Il calcolo del limite dei cinque recessi nell’arco di 120 giorni, al fine della sussistenza dell’obbligo di attivare la relativa procedura di licenziamento collettivo, non deve tener conto della “intenzione di procedere al licenziamento per motivo oggettivo” (art. 7, L. n. 604/1966), che è imposta al fine dì intraprendere la procedura di conciliazione dinanzi all’Ispettorato territoriale del lavoro, e non può quindi ritenersi di per sé un licenziamento (Corte di Cassazione, sentenza 31 maggio 2021, n. 15118). La vicenda giudiziaria nasce dal ricorso presentato da una lavoratrice che lamentava di essere stata licenziata in tronco, per pretese ragioni oggettive consistenti nella necessità di ridurre i costi fissi e nella contrazione del valore della produzione.

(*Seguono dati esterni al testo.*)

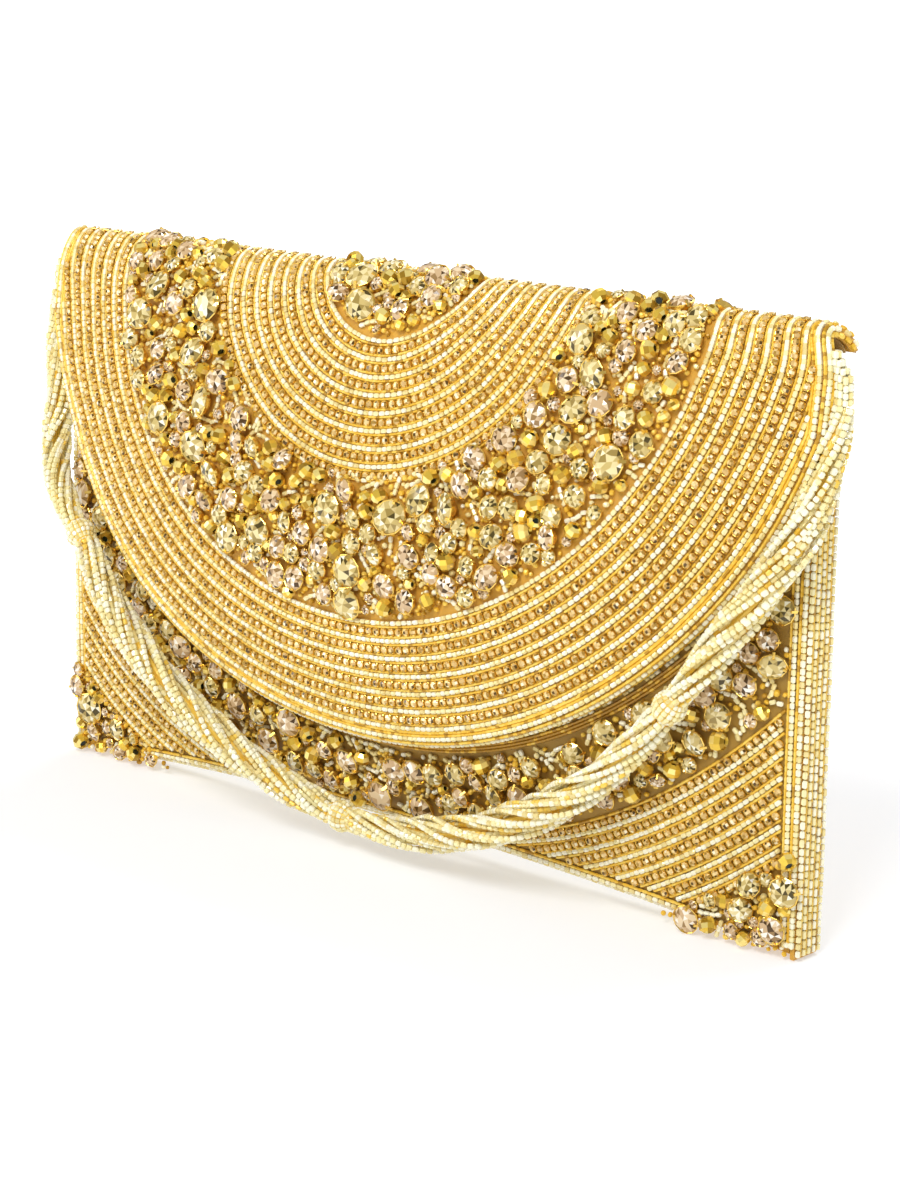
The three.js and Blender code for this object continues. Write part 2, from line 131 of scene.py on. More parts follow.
def flap_cloth(a, b, o):
    a, b, o = np.broadcast_arrays(np.asarray(a, float), np.asarray(b, float), np.asarray(o, float))
    a = a * (1 - CORNER_CUT * np.where(b < 0, smooth(1 + b / BACK_RUN), smooth(1 - b / 24)) / FLAP_HALF)
    o = o + FLAP_TOP
    z = FOLD_Z - (b - FOLD_RUN) * DROP
    low = stack(a, -(front_depth(a, z) + stand_off(a, z) + o), z)

    def over_ridge(depth, rise, foot_z, back, up):
        """A point on an ellipse about the ridge, moved out by o square to it."""
        ny, nz = rise * back, depth * up
        size = np.hypot(ny, nz)
        return stack(a, RIDGE_Y + depth * back + ny / size * o, foot_z + rise * up + nz / size * o)

    turn = (1 - np.clip(b, 0, FOLD_RUN) / FOLD_RUN) * np.pi / 2
    rise = RIDGE_Z - FOLD_Z
    z = FOLD_Z + rise * np.sin(turn)
    depth = front_depth(a, z) + stand_off(a, z) + RIDGE_Y
    mid = over_ridge(depth, rise, FOLD_Z, -np.cos(turn), np.sin(turn))
    turn = np.clip(-b, 0, None) / BACK_RUN * np.pi / 2
    depth = back_depth(a, HINGE_Z) - FLAP_TOP - RIDGE_Y
    high = over_ridge(depth, RIDGE_Z - HINGE_Z, HINGE_Z, np.sin(turn), np.cos(turn))
    return np.where((b >= FOLD_RUN)[..., None], low, np.where((b >= 0)[..., None], mid, high))


def side_cloth(side):
    """The upright side seam: a goes back along y, and b up."""
    return lambda a, b, o: stack(side * (SIDE_X + o), a, b)


def unit(v):
    return v / np.maximum(np.linalg.norm(v, axis=-1, keepdims=True), 1e-9)


def place(cloth, a, b, da, db, o):
    """Points on a cloth and, at each, the directions along (da, db), across it, and outward."""
    e = 0.05
    at = cloth(a, b, o)
    along = unit(cloth(a + da * e, b + db * e, o) - cloth(a - da * e, b - db * e, o))
    across = cloth(a - db * e, b + da * e, o) - cloth(a + db * e, b - da * e, o)
    out = unit(np.cross(along, across))
    lift = cloth(a, b, np.asarray(o) + 1.0) - at
    out = out * np.where((out * lift).sum(-1) < 0, -1, 1)[..., None]
    return at, along, np.cross(out, along), out


# ---- mesh making
class Template:
    """A small solid that is copied many times. slots holds a mark for each face: its kind of surface."""

    def __init__(self, verts, faces, slots):
        self.verts = np.array(verts, float)
        self.loops = np.concatenate([np.array(f) for f in faces])
        self.totals = np.array([len(f) for f in faces])
        self.slots = np.array(slots)


def ring_of(n, r, z, turn=0.0, axis="z"):
    t = np.arange(n) * 2 * np.pi / n + turn
    c, s = r * np.cos(t), r * np.sin(t)
    k = np.full(n, float(z))
    return np.stack([c, s, k] if axis == "z" else [k, c, s], -1)


def tube_faces(rings, sides):
    """The quads of a tube whose vertices are given ring by ring."""
    corners = lambda k, i, j: [k + i, k + j, k + sides + j, k + sides + i]
    return [corners(k * sides, i, (i + 1) % sides) for k in range(rings - 1) for i in range(sides)]


def lathe(profile, sides, axis="z", turn=0.0, open_top=False, cap_slot=0):
    """A solid of rings at (radius, height), flat-capped at its ends."""
    verts = np.concatenate([ring_of(sides, r, h, turn, axis) for r, h in profile])
    faces = tube_faces(len(profile), sides)
    walls, last = len(faces), (len(profile) - 1) * sides
    faces.append(list(range(sides))[::-1])
    if not open_top:
        faces.append(list(range(last, last + sides)))
    return Template(verts, faces, [0] * walls + [cap_slot] * (len(faces) - walls))


class Batch:
    """Gathers copies of templates into one mesh."""

    def __init__(self):
        self.parts = []
        self.count = 0

    def add(self, template, at, x, y, z, scale, look):
        """Adds copies at the points at, turned to x, y and z. scale is (n, 3) or one number, and
        look(n, template slots) gives a material slot for every face."""
        n = len(at)
        basis = np.stack([x, y, z], -1) * np.broadcast_to(scale, (n, 3))[:, None, :]
        verts = at[:, None, :] + np.einsum("mij,nj->mni", basis, template.verts)
        size = len(template.verts)
        loops = (np.arange(n)[:, None] * size + template.loops).ravel() + self.count
        slots = look(n, template.slots).ravel()
        self.parts.append((verts.reshape(-1, 3), loops, np.tile(template.totals, n), slots))
        self.count += n * size

    def add_raw(self, verts, faces, slot):
        """Adds one mesh of quads, all in one slot."""
        n = len(faces)
        self.parts.append((verts, np.asarray(faces).ravel() + self.count, np.full(n, 4), np.full(n, slot)))
        self.count += len(verts)

    def finish(self, name, body, slot, *nodes):
        """Makes the piece: it rides on the body and stands for the nodes."""
        verts, loops, totals, slots = (np.concatenate(part) for part in zip(*self.parts))
        piece = mesh_object(name, verts, loops, totals, SHADES, slots)
        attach(piece, body)
        if nodes:
            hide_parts(*nodes)
        return piece


def to_world(points):
    """From the purse's millimetres, with the side seams at y = 0, to metres."""
    return (np.asarray(points) + [0, MIDDLE_Y, 0]) / 1000


def mesh_object(name, verts, loops, totals, materials, slots=None):
    """Without slots the mesh is smooth, and of one material."""
    mesh = bpy.data.meshes.new(name)
    mesh.vertices.add(len(verts))
    mesh.vertices.foreach_set("co", to_world(verts).astype(np.float32).ravel())
    mesh.loops.add(len(loops))
    mesh.loops.foreach_set("vertex_index", np.asarray(loops, np.int32))
    mesh.polygons.add(len(totals))
    starts = np.concatenate([[0], np.cumsum(totals)[:-1]])
    mesh.polygons.foreach_set("loop_start", starts.astype(np.int32))
    mesh.polygons.foreach_set("loop_total", np.asarray(totals, np.int32))
    for material in materials:
        mesh.materials.append(material)
    if slots is not None:
        mesh.polygons.foreach_set("material_index", np.asarray(slots, np.int32))
    mesh.polygons.foreach_set("use_smooth", np.full(len(totals), slots is None))
    mesh.update(calc_edges=True)
    mesh.validate()
    obj = bpy.data.objects.new(name, mesh)
    bpy.context.scene.collection.objects.link(obj)
    return obj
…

In particolare, la lavoratrice deduceva che subito dopo il suo licenziamento, il datore di lavoro aveva attivato, per le stesse motivazioni, numerose procedure di licenziamento (art. 7, L. 604/1966). Specificamente, nell’arco di 120 giorni, le lettere di licenziamento o di convocazione avanti all’I.T.L. erano state in tutto nove e, quindi, la società avrebbe dovuto attivare una procedura di licenziamento collettivo.
In primo grado, il Tribunale respingeva tutte le domande proposte dalla ricorrente. Successivamente, però, la Corte d’appello territoriale adita, avendo qualificato il licenziamento della lavoratrice come licenziamento collettivo ed accertato l’illegittima omissione da parte della società datrice di lavoro della procedura di licenziamento collettivo (art. 24, co. 1 quinquies, L. n. 223/1991), condannava la medesima a pagare alla lavoratrice un’indennità pari a 18 mensilità dell’ultima retribuzione globale di fatto.
Per la cassazione della sentenza propone così ricorso la società, denunciando la violazione e/o falsa applicazione dell’art. 24 della L. n.223/1991, con riferimento all’erroneo calcolo dell’arco di 120 giorni entro il quale sarebbero avvenuti non già dei licenziamenti ma solo delle dichiarazioni dell’intenzione di licenziare ex art. 7 della L. n. 604/1966, nonché l’erronea equiparazione dell’intenzione di recedere ad un vero e proprio licenziamento.
Per la Suprema Corte, i motivi sono meritevoli di accoglimento.
L’espressione “intenda licenziare effettuare almeno cinque licenziamenti, nell’arco di centoventi giorni” ex art. 24 L. n. 223/1991, è una chiara manifestazione della volontà di recesso, pur necessariamente ancorata al fatto che i licenziamenti non possono essere intimati se non successivamente all’iter procedimentale di legge.
Cosa ben diversa è invece l’espressione “deve dichiarare l’intenzione di procedere al licenziamento per motivo oggettivo” ex art. 7 L. n. 604/1966, che è imposta al fine dì intraprendere la nuova procedura di compensazione (o conciliazione) dinanzi all’Ispettorato territoriale del lavoro, e non può quindi ritenersi di per sé un licenziamento.
Del resto, rientra nella nozione di «licenziamento» il fatto che un datore di lavoro proceda, unilateralmente ed a svantaggio del lavoratore, ad una modifica sostanziale degli elementi essenziali del contratto dì lavoro per ragioni non inerenti alla persona del lavoratore stesso, da cui consegua la cessazione del contratto di lavoro, anche su richiesta del lavoratore medesimo (Corte di Giustizia UE 11 novembre 2015 in causa C-422/14).